== The request ==
Reproduce each of the lines word for word.

== Data for processing ==
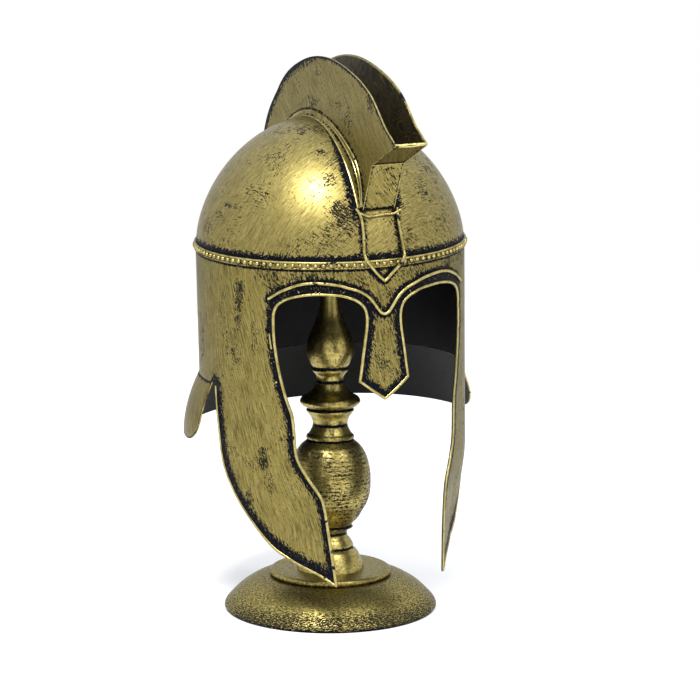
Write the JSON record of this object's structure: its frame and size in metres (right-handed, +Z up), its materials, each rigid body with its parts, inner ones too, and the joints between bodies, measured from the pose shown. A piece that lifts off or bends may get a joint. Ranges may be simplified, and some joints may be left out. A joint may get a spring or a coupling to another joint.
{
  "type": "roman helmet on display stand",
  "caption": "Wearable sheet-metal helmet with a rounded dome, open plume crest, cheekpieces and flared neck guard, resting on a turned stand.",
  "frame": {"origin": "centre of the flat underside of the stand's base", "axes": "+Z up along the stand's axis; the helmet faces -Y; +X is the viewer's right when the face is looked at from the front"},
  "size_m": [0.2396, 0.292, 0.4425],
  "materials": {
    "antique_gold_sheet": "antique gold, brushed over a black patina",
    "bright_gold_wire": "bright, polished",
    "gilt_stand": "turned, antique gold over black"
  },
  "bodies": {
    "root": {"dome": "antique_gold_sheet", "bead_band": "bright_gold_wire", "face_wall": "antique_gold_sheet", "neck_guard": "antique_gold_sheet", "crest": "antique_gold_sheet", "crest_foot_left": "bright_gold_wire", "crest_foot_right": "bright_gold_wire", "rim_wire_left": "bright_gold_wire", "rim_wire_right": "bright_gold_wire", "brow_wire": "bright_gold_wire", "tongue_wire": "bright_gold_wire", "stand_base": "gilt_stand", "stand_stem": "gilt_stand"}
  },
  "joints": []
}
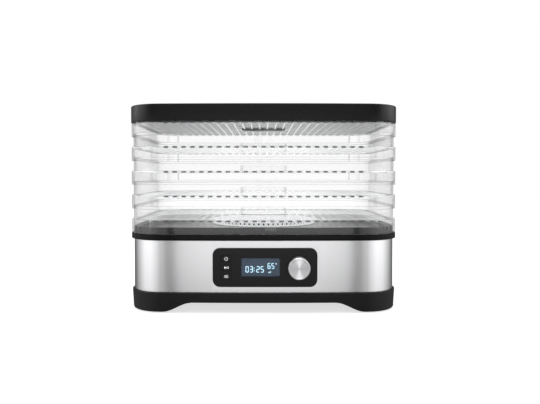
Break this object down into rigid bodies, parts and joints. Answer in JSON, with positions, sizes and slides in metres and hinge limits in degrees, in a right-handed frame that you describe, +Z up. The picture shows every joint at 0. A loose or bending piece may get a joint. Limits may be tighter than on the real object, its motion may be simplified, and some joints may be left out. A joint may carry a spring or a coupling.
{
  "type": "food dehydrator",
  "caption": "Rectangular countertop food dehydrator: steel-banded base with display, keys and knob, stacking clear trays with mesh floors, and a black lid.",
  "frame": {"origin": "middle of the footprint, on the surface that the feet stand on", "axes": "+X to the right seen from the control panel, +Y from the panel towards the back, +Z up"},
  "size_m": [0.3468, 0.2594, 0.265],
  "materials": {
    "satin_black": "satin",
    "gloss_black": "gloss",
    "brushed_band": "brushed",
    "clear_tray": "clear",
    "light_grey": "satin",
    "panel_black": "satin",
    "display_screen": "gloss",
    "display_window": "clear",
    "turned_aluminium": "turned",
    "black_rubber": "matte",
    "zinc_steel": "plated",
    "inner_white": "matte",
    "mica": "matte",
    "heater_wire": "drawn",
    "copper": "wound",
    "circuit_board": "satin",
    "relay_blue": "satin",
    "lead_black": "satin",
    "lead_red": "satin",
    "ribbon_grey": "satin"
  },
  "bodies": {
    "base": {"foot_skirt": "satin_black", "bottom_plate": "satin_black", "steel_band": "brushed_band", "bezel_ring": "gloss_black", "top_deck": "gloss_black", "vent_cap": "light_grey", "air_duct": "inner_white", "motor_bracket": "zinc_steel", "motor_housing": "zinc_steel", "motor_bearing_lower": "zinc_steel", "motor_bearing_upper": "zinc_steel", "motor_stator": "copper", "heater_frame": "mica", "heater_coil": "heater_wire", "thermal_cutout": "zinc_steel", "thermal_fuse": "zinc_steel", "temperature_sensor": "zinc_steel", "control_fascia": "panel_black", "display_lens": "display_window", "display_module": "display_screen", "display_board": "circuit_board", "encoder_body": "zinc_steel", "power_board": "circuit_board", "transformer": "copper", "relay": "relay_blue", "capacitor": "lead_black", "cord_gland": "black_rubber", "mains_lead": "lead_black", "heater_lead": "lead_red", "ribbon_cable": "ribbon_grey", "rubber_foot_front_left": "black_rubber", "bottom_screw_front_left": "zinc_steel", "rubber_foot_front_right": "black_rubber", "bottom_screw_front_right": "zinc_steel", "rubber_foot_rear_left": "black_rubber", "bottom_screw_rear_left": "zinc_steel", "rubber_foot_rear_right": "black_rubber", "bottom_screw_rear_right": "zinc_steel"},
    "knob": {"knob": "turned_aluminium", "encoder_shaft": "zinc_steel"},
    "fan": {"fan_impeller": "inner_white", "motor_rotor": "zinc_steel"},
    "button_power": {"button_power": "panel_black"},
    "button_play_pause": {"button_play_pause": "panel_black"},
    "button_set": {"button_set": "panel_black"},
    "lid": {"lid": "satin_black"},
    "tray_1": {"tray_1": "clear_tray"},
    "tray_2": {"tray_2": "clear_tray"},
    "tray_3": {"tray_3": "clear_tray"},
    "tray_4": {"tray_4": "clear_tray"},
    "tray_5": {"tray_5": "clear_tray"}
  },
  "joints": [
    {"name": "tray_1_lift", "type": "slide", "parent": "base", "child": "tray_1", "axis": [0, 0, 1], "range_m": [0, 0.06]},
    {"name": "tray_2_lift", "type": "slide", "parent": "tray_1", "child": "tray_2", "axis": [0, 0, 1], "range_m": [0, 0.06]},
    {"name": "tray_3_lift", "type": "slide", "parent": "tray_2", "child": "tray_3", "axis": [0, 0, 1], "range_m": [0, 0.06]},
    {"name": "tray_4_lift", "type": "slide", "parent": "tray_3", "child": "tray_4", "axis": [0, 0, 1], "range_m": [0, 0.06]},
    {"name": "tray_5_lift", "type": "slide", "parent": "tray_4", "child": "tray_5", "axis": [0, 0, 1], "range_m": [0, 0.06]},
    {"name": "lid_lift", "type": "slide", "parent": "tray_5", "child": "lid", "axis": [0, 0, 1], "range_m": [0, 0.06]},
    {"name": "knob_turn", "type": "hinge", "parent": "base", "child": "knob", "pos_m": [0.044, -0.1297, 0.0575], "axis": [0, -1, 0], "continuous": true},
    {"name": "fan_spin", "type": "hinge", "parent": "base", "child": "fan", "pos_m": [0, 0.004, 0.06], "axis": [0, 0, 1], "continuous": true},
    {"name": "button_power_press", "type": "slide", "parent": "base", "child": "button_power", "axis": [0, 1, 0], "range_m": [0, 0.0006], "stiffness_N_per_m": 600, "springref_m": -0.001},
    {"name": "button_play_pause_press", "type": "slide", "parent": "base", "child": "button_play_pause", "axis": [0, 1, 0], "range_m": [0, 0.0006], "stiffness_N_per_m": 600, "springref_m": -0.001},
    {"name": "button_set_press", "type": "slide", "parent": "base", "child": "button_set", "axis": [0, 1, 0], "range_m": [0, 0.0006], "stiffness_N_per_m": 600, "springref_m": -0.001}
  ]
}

== Answer for the task ==
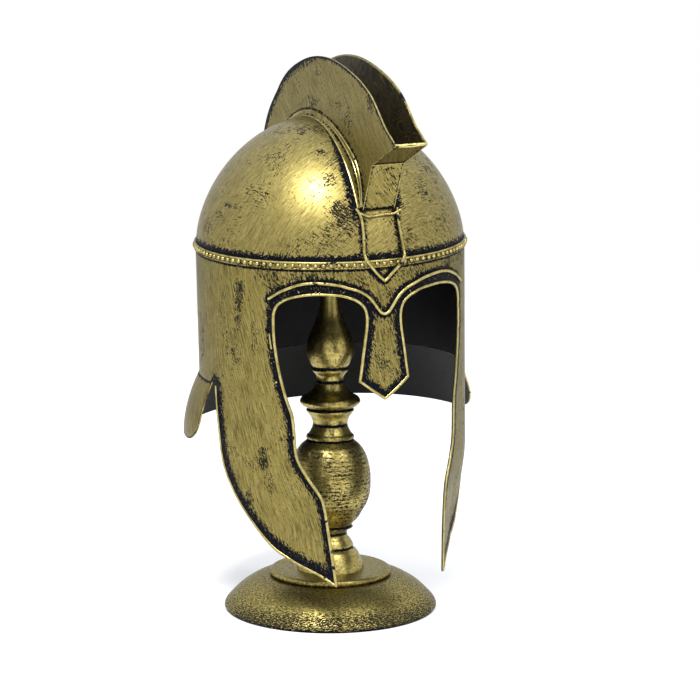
Write the JSON record of this object's structure: its frame and size in metres (right-handed, +Z up), its materials, each rigid body with its parts, inner ones too, and the joints between bodies, measured from the pose shown. A piece that lifts off or bends may get a joint. Ranges may be simplified, and some joints may be left out. A joint may get a spring or a coupling to another joint.
{
  "type": "roman helmet on display stand",
  "caption": "Wearable sheet-metal helmet with a rounded dome, open plume crest, cheekpieces and flared neck guard, resting on a turned stand.",
  "frame": {"origin": "centre of the flat underside of the stand's base", "axes": "+Z up along the stand's axis; the helmet faces -Y; +X is the viewer's right when the face is looked at from the front"},
  "size_m": [0.2396, 0.292, 0.4425],
  "materials": {
    "antique_gold_sheet": "antique gold, brushed over a black patina",
    "bright_gold_wire": "bright, polished",
    "gilt_stand": "turned, antique gold over black"
  },
  "bodies": {
    "root": {"dome": "antique_gold_sheet", "bead_band": "bright_gold_wire", "face_wall": "antique_gold_sheet", "neck_guard": "antique_gold_sheet", "crest": "antique_gold_sheet", "crest_foot_left": "bright_gold_wire", "crest_foot_right": "bright_gold_wire", "rim_wire_left": "bright_gold_wire", "rim_wire_right": "bright_gold_wire", "brow_wire": "bright_gold_wire", "tongue_wire": "bright_gold_wire", "stand_base": "gilt_stand", "stand_stem": "gilt_stand"}
  },
  "joints": []
}
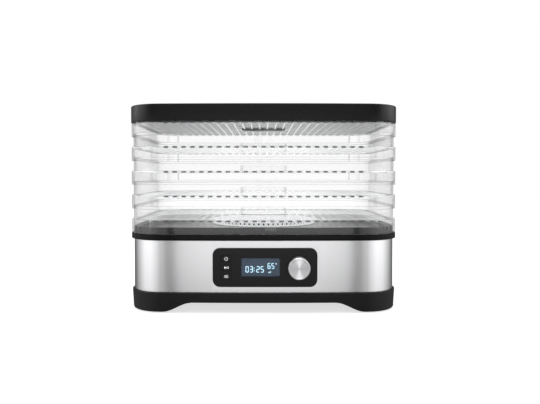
Break this object down into rigid bodies, parts and joints. Answer in JSON, with positions, sizes and slides in metres and hinge limits in degrees, in a right-handed frame that you describe, +Z up. The picture shows every joint at 0. A loose or bending piece may get a joint. Limits may be tighter than on the real object, its motion may be simplified, and some joints may be left out. A joint may carry a spring or a coupling.
{
  "type": "food dehydrator",
  "caption": "Rectangular countertop food dehydrator: steel-banded base with display, keys and knob, stacking clear trays with mesh floors, and a black lid.",
  "frame": {"origin": "middle of the footprint, on the surface that the feet stand on", "axes": "+X to the right seen from the control panel, +Y from the panel towards the back, +Z up"},
  "size_m": [0.3468, 0.2594, 0.265],
  "materials": {
    "satin_black": "satin",
    "gloss_black": "gloss",
    "brushed_band": "brushed",
    "clear_tray": "clear",
    "light_grey": "satin",
    "panel_black": "satin",
    "display_screen": "gloss",
    "display_window": "clear",
    "turned_aluminium": "turned",
    "black_rubber": "matte",
    "zinc_steel": "plated",
    "inner_white": "matte",
    "mica": "matte",
    "heater_wire": "drawn",
    "copper": "wound",
    "circuit_board": "satin",
    "relay_blue": "satin",
    "lead_black": "satin",
    "lead_red": "satin",
    "ribbon_grey": "satin"
  },
  "bodies": {
    "base": {"foot_skirt": "satin_black", "bottom_plate": "satin_black", "steel_band": "brushed_band", "bezel_ring": "gloss_black", "top_deck": "gloss_black", "vent_cap": "light_grey", "air_duct": "inner_white", "motor_bracket": "zinc_steel", "motor_housing": "zinc_steel", "motor_bearing_lower": "zinc_steel", "motor_bearing_upper": "zinc_steel", "motor_stator": "copper", "heater_frame": "mica", "heater_coil": "heater_wire", "thermal_cutout": "zinc_steel", "thermal_fuse": "zinc_steel", "temperature_sensor": "zinc_steel", "control_fascia": "panel_black", "display_lens": "display_window", "display_module": "display_screen", "display_board": "circuit_board", "encoder_body": "zinc_steel", "power_board": "circuit_board", "transformer": "copper", "relay": "relay_blue", "capacitor": "lead_black", "cord_gland": "black_rubber", "mains_lead": "lead_black", "heater_lead": "lead_red", "ribbon_cable": "ribbon_grey", "rubber_foot_front_left": "black_rubber", "bottom_screw_front_left": "zinc_steel", "rubber_foot_front_right": "black_rubber", "bottom_screw_front_right": "zinc_steel", "rubber_foot_rear_left": "black_rubber", "bottom_screw_rear_left": "zinc_steel", "rubber_foot_rear_right": "black_rubber", "bottom_screw_rear_right": "zinc_steel"},
    "knob": {"knob": "turned_aluminium", "encoder_shaft": "zinc_steel"},
    "fan": {"fan_impeller": "inner_white", "motor_rotor": "zinc_steel"},
    "button_power": {"button_power": "panel_black"},
    "button_play_pause": {"button_play_pause": "panel_black"},
    "button_set": {"button_set": "panel_black"},
    "lid": {"lid": "satin_black"},
    "tray_1": {"tray_1": "clear_tray"},
    "tray_2": {"tray_2": "clear_tray"},
    "tray_3": {"tray_3": "clear_tray"},
    "tray_4": {"tray_4": "clear_tray"},
    "tray_5": {"tray_5": "clear_tray"}
  },
  "joints": [
    {"name": "tray_1_lift", "type": "slide", "parent": "base", "child": "tray_1", "axis": [0, 0, 1], "range_m": [0, 0.06]},
    {"name": "tray_2_lift", "type": "slide", "parent": "tray_1", "child": "tray_2", "axis": [0, 0, 1], "range_m": [0, 0.06]},
    {"name": "tray_3_lift", "type": "slide", "parent": "tray_2", "child": "tray_3", "axis": [0, 0, 1], "range_m": [0, 0.06]},
    {"name": "tray_4_lift", "type": "slide", "parent": "tray_3", "child": "tray_4", "axis": [0, 0, 1], "range_m": [0, 0.06]},
    {"name": "tray_5_lift", "type": "slide", "parent": "tray_4", "child": "tray_5", "axis": [0, 0, 1], "range_m": [0, 0.06]},
    {"name": "lid_lift", "type": "slide", "parent": "tray_5", "child": "lid", "axis": [0, 0, 1], "range_m": [0, 0.06]},
    {"name": "knob_turn", "type": "hinge", "parent": "base", "child": "knob", "pos_m": [0.044, -0.1297, 0.0575], "axis": [0, -1, 0], "continuous": true},
    {"name": "fan_spin", "type": "hinge", "parent": "base", "child": "fan", "pos_m": [0, 0.004, 0.06], "axis": [0, 0, 1], "continuous": true},
    {"name": "button_power_press", "type": "slide", "parent": "base", "child": "button_power", "axis": [0, 1, 0], "range_m": [0, 0.0006], "stiffness_N_per_m": 600, "springref_m": -0.001},
    {"name": "button_play_pause_press", "type": "slide", "parent": "base", "child": "button_play_pause", "axis": [0, 1, 0], "range_m": [0, 0.0006], "stiffness_N_per_m": 600, "springref_m": -0.001},
    {"name": "button_set_press", "type": "slide", "parent": "base", "child": "button_set", "axis": [0, 1, 0], "range_m": [0, 0.0006], "stiffness_N_per_m": 600, "springref_m": -0.001}
  ]
}